Comment by Riaz Haq on June 26, 2023 at 7:34am

So, what does the US want from India?

https://thewire.in/security/modi-us-visit-security-vulnerability

by Pravin Sawhney

Against this backdrop, the Indian and US National Security Advisors met in January 2023 to launch the ICET framework to be the bridge between commercial and defence sectors. Under the ICET, the two sides launched the INDUS-X scheme chaired jointly by the Pentagon and India’s iDEX to identify Indian defence start-ups which will work with the US start-ups organised by the civilian US-India Business Council (USIBC) to design, prototype, test, and produce commercial technologies with application in ‘integrated deterrence’ network. While in theory, the money for identified start-ups will come from a joint development fund, in practice they will be funded by the Pentagon. This way, the US military will be able to match, if not beat, the PLA’s 2035 deadline of robotic war (called intelligentised war) and make up for its talent shortage using Indian researchers to meet the Chinese challenge of becoming the world’s primary AI innovation centre by 2030.

It is for this reason that the US is easing H1B and L1 visas procedures for Indian STEM (science, technology, engineering, mathematics) graduates and research scholars to work in the US. This is a good thing for Indian scholars and start-ups who will gain knowledge by working in world-class innovation hubs. Of course, it would have been better if the Indian civilian start-ups could work directly with the DIU (instead of through the iDEX and the Pentagon) for the understanding of all advanced commercial technologies.

However, for India which prided itself on its strategic autonomy in foreign policy, allowing Indian shipyards to emerge ‘as a hub for maintenance and repair of forward deployed (in the IOR) US navy assets (navy ships and naval fighters)’ is too big a price to pay for Modi’s rousing welcome in the US. Taking forward the Logistics Exchange Memorandum of Understanding (LEMOA) signed by the Modi government in 2016, which allowed re-fuelling and other turn-around facilities to the US naval assets on a case-to-case basis, the present arrangement will permit the US to upgrade Indian shipyards to berth US warships for long periods. Shorn of rhetoric, India has agreed to provide military basing to the US military.

The impact on China

The big question now is: How will China assess India’s tight embrace of the US? China will conclude that normalisation of relations with the Modi government will not be possible since India has sacrificed its strategic autonomy to accommodate US military interests in the IOR.
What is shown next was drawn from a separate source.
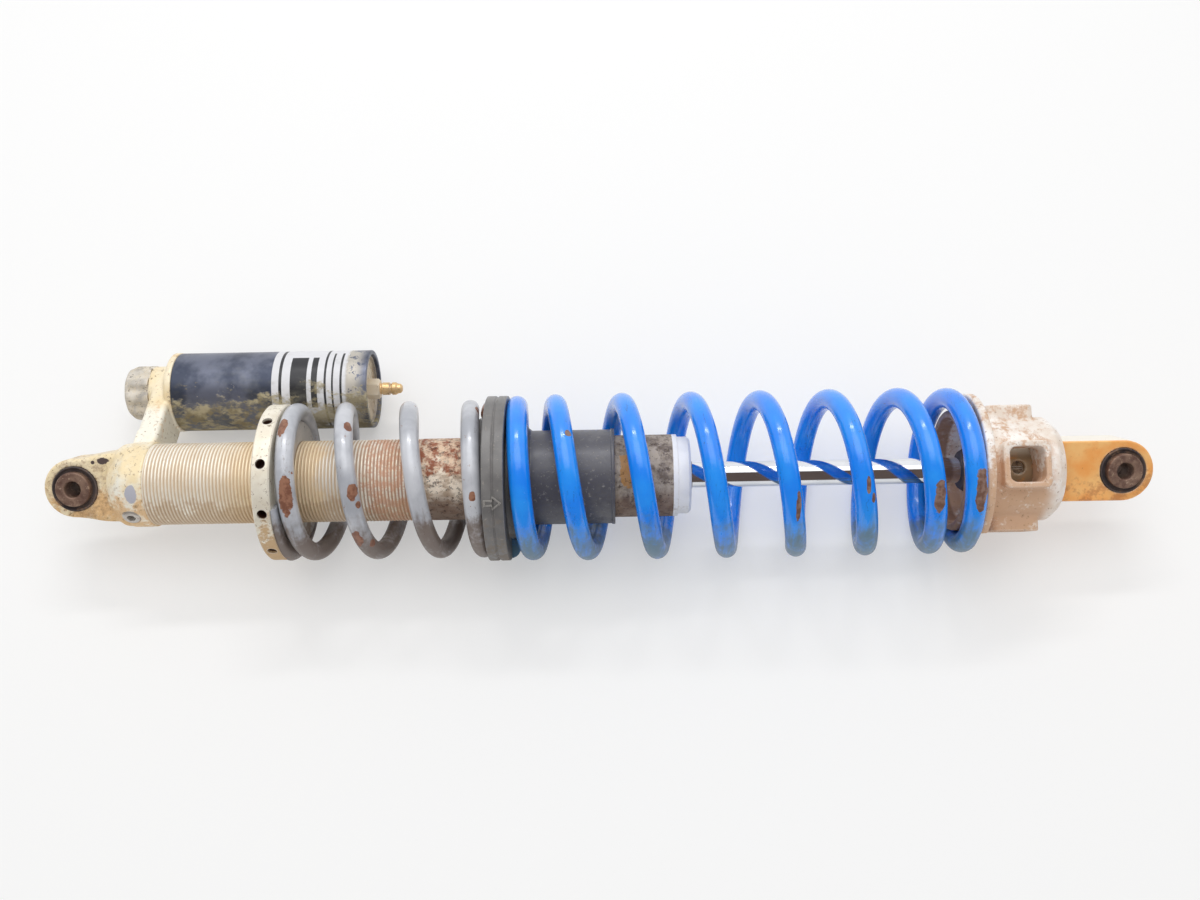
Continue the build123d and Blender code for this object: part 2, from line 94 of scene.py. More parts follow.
def setInputs(node, values):
    # an input that is another node's output is linked, and anything else is set
    for key, value in values.items():
        if isinstance(value, bpy.types.NodeSocket):
            link(value, node.inputs[key])
        else:
            node.inputs[key].default_value = value


def put(kind, inputs=None, **settings):
    new = opened["tree"].nodes.new("ShaderNode" + kind)
    for key, value in settings.items():
        setattr(new, key, value)
    setInputs(new, inputs or {})
    return new


def compute(operation, a, b=0.0, clamp=False):
    return put("Math", {0: a, 1: b}, operation=operation, use_clamp=clamp).outputs[0]


def both(a, b):
    return compute("MULTIPLY", a, b, clamp=True)


def either(a, b):
    return compute("MAXIMUM", a, b, clamp=True)


def vectorMath(operation, a, b=(0.0, 0.0, 0.0)):
    return put("VectorMath", {0: a, 1: b}, operation=operation).outputs[0]


def vectorValue(operation, a, b=(0.0, 0.0, 0.0)):
    return put("VectorMath", {0: a, 1: b}, operation=operation).outputs["Value"]


def part(place, letter):
    return put("SeparateXYZ", {0: place}).outputs[letter]


def stretched(place, factors):
    return vectorMath("MULTIPLY", place, factors)


def fromAxis(place):
    return vectorValue("LENGTH", stretched(place, (0, 1, 1)))


def blended(share, a, b):
    return put("Mix", {0: share, 2: a, 3: b}).outputs[0]


def mixed(mask, under, over):
    return put("Mix", {0: mask, 6: under, 7: over}, data_type="RGBA").outputs[2]


def coated(color, mask, strength, over):
    return mixed(both(mask, strength), color, over)


def ranged(value, bottom, top):
    # straight from bottom to top as value goes from 0 to 1
    return put("MapRange", {"Value": value, "To Min": bottom, "To Max": top}).outputs[0]


def between(value, low, high, bottom=0.0, top=1.0):
    # smooth step from bottom to top as value goes from low to high
    inputs = {"Value": value, "From Min": low, "From Max": high, "To Min": bottom, "To Max": top}
    return put("MapRange", inputs, interpolation_type="SMOOTHSTEP").outputs[0]


def window(value, start, full, fades, gone):
    # 0 before the start, 1 from full to fades, and 0 again once gone
    return both(between(value, start, full), between(value, gone, fades))


def cloudy(vector, scale, detail=4.0, roughness=0.55):
    inputs = {"Vector": vector, "Scale": scale, "Detail": detail, "Roughness": roughness}
    return put("TexNoise", inputs).outputs["Fac"]


def tone(red, green, blue):
    # screen colour from 0 to 255, as the linear colour that a shader takes
    screen = np.array([red, green, blue]) / 255
    linear = np.where(screen <= 0.04045, screen / 12.92, ((screen + 0.055) / 1.055) ** 2.4)
    return (*linear.tolist(), 1.0)


def speckleMask(given):
    # coarse and fine noise together, kept where they pass a threshold that falls as the cover rises
    coarse = cloudy(given["Vector"], given["Scale"], 6.0, 0.65)
    fine = cloudy(given["Vector"], compute("MULTIPLY", given["Scale"], 5.0), 3.0, 0.6)
    threshold = ranged(given["Cover"], 0.78, 0.24)
    low, high = (compute(way, threshold, given["Softness"]) for way in ("SUBTRACT", "ADD"))
    return between(blended(0.3, coarse, fine), low, high)


def sideMask(given):
    # how far a point lies in one direction, wobbled by noise: 0 before the start and 1 after the end
    reach = vectorValue("DOT_PRODUCT", given["Vector"], given["Direction"])
    shift = compute("SUBTRACT", cloudy(given["Vector"], given["Scale"]), 0.5)
    total = compute("ADD", reach, compute("MULTIPLY", shift, given["Wobble"]))
    return between(total, given["Start"], given["End"])


def patchMask(given):
    # a ragged spot: distance from the centre in reaches, plus noise, below one
    offset = vectorMath("SUBTRACT", given["Vector"], given["Centre"])
    length = vectorValue("LENGTH", vectorMath("DIVIDE", offset, given["Reach"]))
    noise = compute("SUBTRACT", cloudy(given["Vector"], given["Scale"], 5.0), 0.5)
    total = compute("ADD", length, compute("MULTIPLY", noise, given["Ragged"]))
    return between(total, 1.06, 0.94)


def wornEdgeMask(given):
    # where the rounded-off normal leaves the true one there is an edge, and noise breaks the wear up
    rounded = put("Bevel", {"Radius": given["Radius"]}, samples=6).outputs[0]
    alike = vectorValue("DOT_PRODUCT", rounded, put("NewGeometry").outputs["Normal"])
    low = ranged(given["Amount"], 0.75, 0.15)
    broken = between(cloudy(given["Vector"], 260.0, 4.0, 0.6), low, compute("ADD", low, 0.12))
    return both(between(alike, 0.995, 0.86), broken)


def scratchesMask(given):
    # thin lines where stretched noise crosses its middle value, let through by coarser noise
    away = compute("SUBTRACT", cloudy(given["Vector"], 1.0, 2.0, 0.5), 0.5)
    line = between(compute("ABSOLUTE", away), given["Width"], 0.0)
    low = ranged(given["Cover"], 0.75, 0.3)
    gate = between(cloudy(given["Vector"], 0.35, 2.0, 0.5), low, compute("ADD", low, 0.08))
    return both(line, gate)


def newGroup(name, makeMask, **inputs):
    # a shared node group whose one output is the mask made from its inputs
    group = bpy.data.node_groups.new(name, "ShaderNodeTree")
    for label, value in {"Vector": (0.0, 0.0, 0.0), **inputs}.items():
        kind = "NodeSocketVector" if isinstance(value, tuple) else "NodeSocketFloat"
        socket = group.interface.new_socket(name=label, in_out="INPUT", socket_type=kind)
        socket.default_value = value
    group.interface.new_socket(name="Mask", in_out="OUTPUT", socket_type="NodeSocketFloat")
    given = group.nodes.new("NodeGroupInput").outputs
    opened["tree"] = group
    link(makeMask(given), group.nodes.new("NodeGroupOutput").inputs["Mask"])
    return group


groups = {
    "speckle": newGroup("speckle", speckleMask, Scale=90.0, Cover=0.4, Softness=0.05),
    "side": newGroup("side", sideMask, Direction=(0.0, -0.94, -0.34), Start=0.0, End=0.02, Wobble=0.01, Scale=60.0),
    "patch": newGroup("patch", patchMask, Centre=(0.0, 0.0, 0.0), Reach=(0.01, 0.01, 0.01), Ragged=1.2, Scale=220.0),
    "wornEdge": newGroup("wornEdge", wornEdgeMask, Radius=0.001, Amount=0.5),
    "scratches": newGroup("scratches", scratchesMask, Width=0.006, Cover=0.4),
}


def effect(name, **values):
    # places one of the shared groups, and gives back its mask
    node = put("Group", node_tree=groups[name])
    setInputs(node, values)
    return node.outputs["Mask"]


def speckled(place, scale, cover, softness):
    return effect("speckle", Vector=place, Scale=scale, Cover=cover, Softness=softness)


def worn(place, radius, amount):
    return effect("wornEdge", Vector=place, Radius=radius, Amount=amount)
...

Worse, India has become the US’s first line of offence against Chinese interests and infrastructure in the South Asian region (by denouncing its Belt and Road Initiative as a debt trap). Moreover, in cahoots with the US, India will be seen to threaten China’s commerce and trade worth over US$4 trillion annually which passes through the 3,000 nautical miles IOR from the Strait of Hormuz to the Strait of Malacca. This, at a time when the Chinese deterrence in the IOR is a decade away.

Xi Jinping’s directive to the PLA was to prepare capabilities (deterrence) to meet the (US) challenge in West Pacific and the Indian border by 2027, and across Asia Pacific (including IOR) by 2035. The PLA has already achieved deterrence (and capabilities to fight if deterrence failed) ahead of its timeline in the West Pacific and is working on the entire region.